--- start of Data shown ---

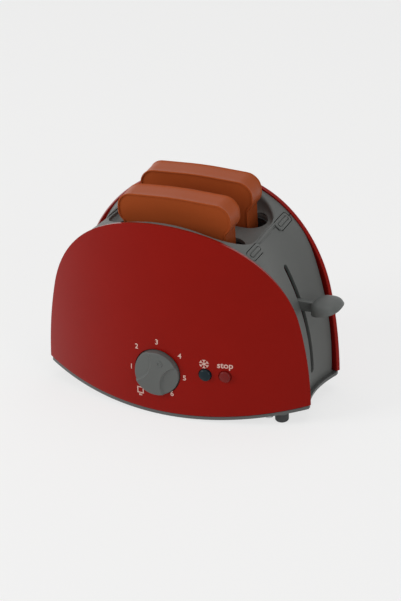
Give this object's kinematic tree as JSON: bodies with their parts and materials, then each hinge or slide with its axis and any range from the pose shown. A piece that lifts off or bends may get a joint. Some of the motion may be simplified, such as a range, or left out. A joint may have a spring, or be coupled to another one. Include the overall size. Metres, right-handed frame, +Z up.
{
  "type": "toy toaster",
  "caption": "Dome-shaped toy toaster with curved side panels, lift lever, turning dial, push buttons and removable toast slices.",
  "frame": {"origin": "on the table, under the middle of the body (the lever and the knob reach past it)", "axes": "+X along the body towards the lever, +Y towards the back, +Z up"},
  "size_m": [0.1968, 0.1036, 0.147],
  "materials": {
    "red_panel": "high gloss",
    "grey_cover": "satin",
    "dark_base": "satin",
    "rubber_foot": "matte",
    "plated_screw": "zinc plated",
    "black_frame": "matte",
    "white_slider": "satin",
    "steel_rod": "drawn wire",
    "grey_handle": "satin",
    "red_button": "clear gloss",
    "blue_button": "gloss",
    "brown_toast": "satin"
  },
  "bodies": {
    "housing": {"back_chute": "black_frame", "back_clip": "grey_cover", "back_panel": "red_panel", "base_plate": "dark_base", "base_screws": "plated_screw", "button_carrier": "black_frame", "carrier_screws": "plated_screw", "click_screw": "plated_screw", "click_spring": "steel_rod", "defrost_spring": "steel_rod", "dial_plate": "black_frame", "dial_screws": "plated_screw", "end_cover": "grey_cover", "foot_back_left": "rubber_foot", "foot_back_right": "rubber_foot", "foot_front_left": "rubber_foot", "foot_front_right": "rubber_foot", "front_chute": "black_frame", "front_clip": "grey_cover", "front_panel": "red_panel", "guide_rod": "steel_rod", "inner_frame": "black_frame", "latch_pin": "steel_rod", "lift_spring": "steel_rod", "panel_screws": "plated_screw", "stop_spring": "steel_rod", "top_cover": "grey_cover", "well_plate": "grey_cover"},
    "carriage": {"carriage": "white_slider", "lever": "grey_handle", "lever_screws": "plated_screw"},
    "dial": {"knob": "grey_handle", "click_wheel": "white_slider", "knob_screw": "plated_screw"},
    "stop_button": {"stop_button": "red_button"},
    "defrost_button": {"defrost_button": "blue_button"},
    "latch": {"latch": "white_slider"},
    "front_slice": {"front_slice_front": "brown_toast", "front_slice_back": "brown_toast"},
    "back_slice": {"back_slice_front": "brown_toast", "back_slice_back": "brown_toast"}
  },
  "joints": [
    {"name": "lift", "type": "slide", "parent": "housing", "child": "carriage", "axis": [0, 0, 1], "range_m": [-0.0435, 0.0215], "stiffness_N_per_m": 50, "springref_m": 0.016, "deforming": ["lift_spring"]},
    {"name": "front_slice_lift_out", "type": "slide", "parent": "carriage", "child": "front_slice", "axis": [0, 0, 1], "range_m": [0, 0.058]},
    {"name": "back_slice_lift_out", "type": "slide", "parent": "carriage", "child": "back_slice", "axis": [0, 0, 1], "range_m": [0, 0.058]},
    {"name": "dial_turn", "type": "hinge", "parent": "housing", "child": "dial", "pos_m": [-0.0042, -0.05, 0.032], "axis": [0, 1, 0], "range_deg": [-157.5, 112.5]},
    {"name": "stop_press", "type": "slide", "parent": "housing", "child": "stop_button", "axis": [0, 1, 0], "range_m": [0, 0.002], "stiffness_N_per_m": 250, "springref_m": -0.002, "deforming": ["stop_spring"]},
    {"name": "defrost_press", "type": "slide", "parent": "housing", "child": "defrost_button", "axis": [0, 1, 0], "range_m": [0, 0.002], "stiffness_N_per_m": 250, "springref_m": -0.002, "deforming": ["defrost_spring"]},
    {"name": "latch_turn", "type": "hinge", "parent": "housing", "child": "latch", "pos_m": [0.058, -0.0305, 0.035], "axis": [0, 0, 1], "range_deg": [-7, 0]}
  ],
  "couplings": [
    {"joint": "latch_turn", "follows": "stop_press", "rad_per_m": -60}
  ]
}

--- end of Data shown ---

Short exercise:
Return the whole listing exactly.

Correct result:
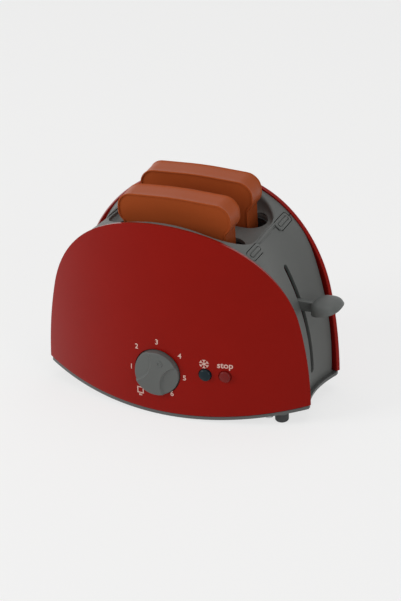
Give this object's kinematic tree as JSON: bodies with their parts and materials, then each hinge or slide with its axis and any range from the pose shown. A piece that lifts off or bends may get a joint. Some of the motion may be simplified, such as a range, or left out. A joint may have a spring, or be coupled to another one. Include the overall size. Metres, right-handed frame, +Z up.
{
  "type": "toy toaster",
  "caption": "Dome-shaped toy toaster with curved side panels, lift lever, turning dial, push buttons and removable toast slices.",
  "frame": {"origin": "on the table, under the middle of the body (the lever and the knob reach past it)", "axes": "+X along the body towards the lever, +Y towards the back, +Z up"},
  "size_m": [0.1968, 0.1036, 0.147],
  "materials": {
    "red_panel": "high gloss",
    "grey_cover": "satin",
    "dark_base": "satin",
    "rubber_foot": "matte",
    "plated_screw": "zinc plated",
    "black_frame": "matte",
    "white_slider": "satin",
    "steel_rod": "drawn wire",
    "grey_handle": "satin",
    "red_button": "clear gloss",
    "blue_button": "gloss",
    "brown_toast": "satin"
  },
  "bodies": {
    "housing": {"back_chute": "black_frame", "back_clip": "grey_cover", "back_panel": "red_panel", "base_plate": "dark_base", "base_screws": "plated_screw", "button_carrier": "black_frame", "carrier_screws": "plated_screw", "click_screw": "plated_screw", "click_spring": "steel_rod", "defrost_spring": "steel_rod", "dial_plate": "black_frame", "dial_screws": "plated_screw", "end_cover": "grey_cover", "foot_back_left": "rubber_foot", "foot_back_right": "rubber_foot", "foot_front_left": "rubber_foot", "foot_front_right": "rubber_foot", "front_chute": "black_frame", "front_clip": "grey_cover", "front_panel": "red_panel", "guide_rod": "steel_rod", "inner_frame": "black_frame", "latch_pin": "steel_rod", "lift_spring": "steel_rod", "panel_screws": "plated_screw", "stop_spring": "steel_rod", "top_cover": "grey_cover", "well_plate": "grey_cover"},
    "carriage": {"carriage": "white_slider", "lever": "grey_handle", "lever_screws": "plated_screw"},
    "dial": {"knob": "grey_handle", "click_wheel": "white_slider", "knob_screw": "plated_screw"},
    "stop_button": {"stop_button": "red_button"},
    "defrost_button": {"defrost_button": "blue_button"},
    "latch": {"latch": "white_slider"},
    "front_slice": {"front_slice_front": "brown_toast", "front_slice_back": "brown_toast"},
    "back_slice": {"back_slice_front": "brown_toast", "back_slice_back": "brown_toast"}
  },
  "joints": [
    {"name": "lift", "type": "slide", "parent": "housing", "child": "carriage", "axis": [0, 0, 1], "range_m": [-0.0435, 0.0215], "stiffness_N_per_m": 50, "springref_m": 0.016, "deforming": ["lift_spring"]},
    {"name": "front_slice_lift_out", "type": "slide", "parent": "carriage", "child": "front_slice", "axis": [0, 0, 1], "range_m": [0, 0.058]},
    {"name": "back_slice_lift_out", "type": "slide", "parent": "carriage", "child": "back_slice", "axis": [0, 0, 1], "range_m": [0, 0.058]},
    {"name": "dial_turn", "type": "hinge", "parent": "housing", "child": "dial", "pos_m": [-0.0042, -0.05, 0.032], "axis": [0, 1, 0], "range_deg": [-157.5, 112.5]},
    {"name": "stop_press", "type": "slide", "parent": "housing", "child": "stop_button", "axis": [0, 1, 0], "range_m": [0, 0.002], "stiffness_N_per_m": 250, "springref_m": -0.002, "deforming": ["stop_spring"]},
    {"name": "defrost_press", "type": "slide", "parent": "housing", "child": "defrost_button", "axis": [0, 1, 0], "range_m": [0, 0.002], "stiffness_N_per_m": 250, "springref_m": -0.002, "deforming": ["defrost_spring"]},
    {"name": "latch_turn", "type": "hinge", "parent": "housing", "child": "latch", "pos_m": [0.058, -0.0305, 0.035], "axis": [0, 0, 1], "range_deg": [-7, 0]}
  ],
  "couplings": [
    {"joint": "latch_turn", "follows": "stop_press", "rad_per_m": -60}
  ]
}